COME UOMO TRAFITTO


Non possiamo non ritornare su Giobbe, il libro biblico a cui abbiamo dedicato l’ultima puntata della
nostra rubrica. Il grande filosofo danese Soeren Kierkegaard (1813-1855), che ha messo in filigrana a una sua opera, La ripresa, il libro di Giobbe, confessava: «Se non avessi Giobbe! Io non lo leggo con gli occhi come si legge un altro libro, me lo metto per così dire sul cuore... Come il bambino che mette il libro sotto il cuscino per essere certo di non aver dimenticato la sua lezione quando al mattino si sveglia, così la notte mi porto a letto il libro di Giobbe. Ogni sua parola è cibo, vestimento e balsamo per la mia povera anima».

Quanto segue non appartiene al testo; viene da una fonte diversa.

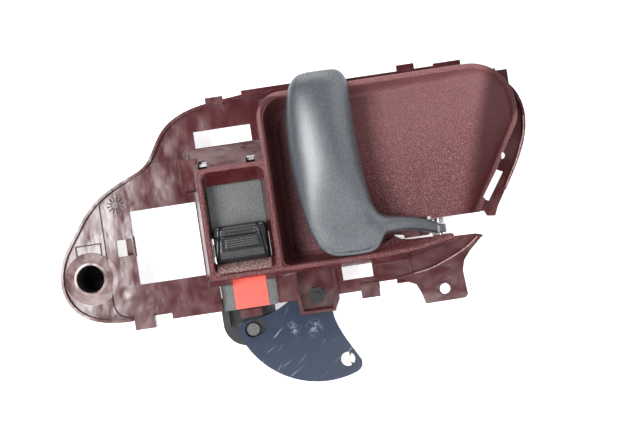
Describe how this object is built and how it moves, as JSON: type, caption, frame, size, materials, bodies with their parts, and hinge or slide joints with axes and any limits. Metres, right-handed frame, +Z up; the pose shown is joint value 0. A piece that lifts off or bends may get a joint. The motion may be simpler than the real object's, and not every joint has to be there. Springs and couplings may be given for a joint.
{
  "type": "car door handle",
  "caption": "Inner car door handle: moulded bezel with finger dish, hinged pull handle, and a lock slider that turns a bellcrank.",
  "frame": {"origin": "on the axis of the main mounting boss, in the front face of the flange", "axes": "+X along the bezel towards the handle hinge, +Z up on the door, -Y towards the cabin"},
  "size_m": [0.3014, 0.0531, 0.1918],
  "materials": {
    "bezel_plastic": "grained maroon acetal on the visible faces, smooth on the flange",
    "handle_plastic": "blue-grey, fine grain, satin",
    "pin_steel": "plain steel pin",
    "spring_steel": "bright spring steel",
    "pad_rubber": "soft black rubber",
    "clip_nylon": "natural white nylon",
    "slider_plastic": "grey, speckled grain",
    "flag_plastic": "signal red, fine grain",
    "knob_plastic": "near black, satin",
    "arm_plastic": "black, satin",
    "stud_zinc": "dull grey zinc",
    "crank_plastic": "navy blue, scuffed",
    "bush_nylon": "natural nylon",
    "cover_plastic": "black, moulded",
    "screw_steel": "zinc plated"
  },
  "bodies": {
    "root": {"bezel_housing": "bezel_plastic", "hinge_pin": "pin_steel", "pin_push_nut": "spring_steel", "handle_return_spring": "spring_steel", "handle_bump_pads": "pad_rubber", "pivot_post": "arm_plastic", "post_retainer": "spring_steel", "slider_rear_cover": "cover_plastic", "cover_screws": "screw_steel", "detent_spring": "spring_steel", "panel_spring_clips": "spring_steel"},
    "pull_lever": {"pull_handle": "handle_plastic", "latch_rod_clip": "clip_nylon"},
    "lock_slider": {"lock_slider_plate": "slider_plastic", "lock_flag": "flag_plastic", "lock_knob": "knob_plastic", "lock_slider_arm": "arm_plastic", "drive_stud": "stud_zinc", "stud_washer": "spring_steel"},
    "lock_crank": {"lock_bellcrank": "crank_plastic", "bellcrank_bush": "bush_nylon", "lock_rod_clip": "clip_nylon"}
  },
  "joints": [
    {"name": "handle_pull", "type": "hinge", "parent": "root", "child": "pull_lever", "pos_m": [0.2206, 0.0055, 0.0013], "axis": [0, 0, 1], "range_deg": [0, 30], "stiffness_Nm_per_rad": 0.25, "springref_deg": -28.65},
    {"name": "lock_slide", "type": "slide", "parent": "root", "child": "lock_slider", "axis": [0, 0, 1], "range_m": [0, 0.025]},
    {"name": "crank_turn", "type": "hinge", "parent": "root", "child": "lock_crank", "pos_m": [0.1376, 0.0094, -0.031], "axis": [0, 1, 0], "range_deg": [0, 32.4]}
  ],
  "couplings": [
    {"joint": "crank_turn", "follows": "lock_slide", "rad_per_m": 22.615}
  ]
}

Il testo poetico che, come è noto, fiorisce su un’antica parabola in prosa ha al centro il mistero di Dio che s’interseca, si scontra e s’intreccia col mistero dell’uomo e del male. La ricerca di Giobbe non si accontenta di spiegazioni di seconda mano o dei ritratti di Dio che gli offrono i tre amici Elifaz, Bildad e Zofar, ai quali in finale si aggiungerà Elihu. Essi incarnano la teologia ufficiale, convinta di imprigionare Dio e il suo agire nel perimetro della ragione umana e degli schemi teologici.
Giobbe, invece, affronta un viaggio libero verso il mistero, spoglio di tutto, senza le convenienze di una religione che ti dà premi o consolazioni. E in questo itinerario scatta anche la protesta, anzi la reazione quasi blasfema contro un Dio amato ma crudele e muto. Si hanno così pagine roventi come questa: «Ero sereno e Dio mi ha stritolato, mi ha afferrato la nuca e mi ha sfondato il cranio, ha fatto di me il suo bersaglio. I suoi arcieri prendono la mira su di me, senza pietà egli mi trafigge i reni, per terra versa il mio fiele, apre su di me breccia su breccia, infierisce su di me come un generale trionfatore» (16,12-14).
Le immagini sono potenti ma anche scandalose. Non è più il Dio liberatore dell’Esodo ma un tiranno perverso, un soldato barbaro che frantuma il cranio delle sue vittime con una mazza come fa il faraone sui “piloni” dei templi egizi e nella cosiddetta “tavolozza di Narmer” conservata al Museo del Cairo. In una mostruosa gara al bersaglio, Dio coi suoi arcieri — simili a quelli del palazzo reale di Persepoli in Iran — colpisce l’uomo negli organi vitali, nei reni, nella bile, nella carne. Eppure, di fronte a questo Dio-belva «contro di me digrigna i denti, contro di me il mio Nemico affila gli occhi» 16,9), Giobbe non può fare a meno di sperare in lui.
E alla fine l’incontro avviene in una delle pagine più splendide del libro, i due discorsi di Dio: il primo nelle 16 scene cosmiche (4 x 4, come i punti cardinali, simbolo di totalità) dei capitoli 38-39 e il secondo nei due quadri terribili e grandiosi dei capitoli 40-41 ove appaiono sulla ribalta Behemot e Leviatan che incarnano le forze oscure dell’essere e della storia che Dio, Signore supremo, controlla. Sarà allora Giobbe che tacerà, dopo aver confessato: «Io ti conoscevo per sentito dire, ora i miei occhi ti vedono» (42,5).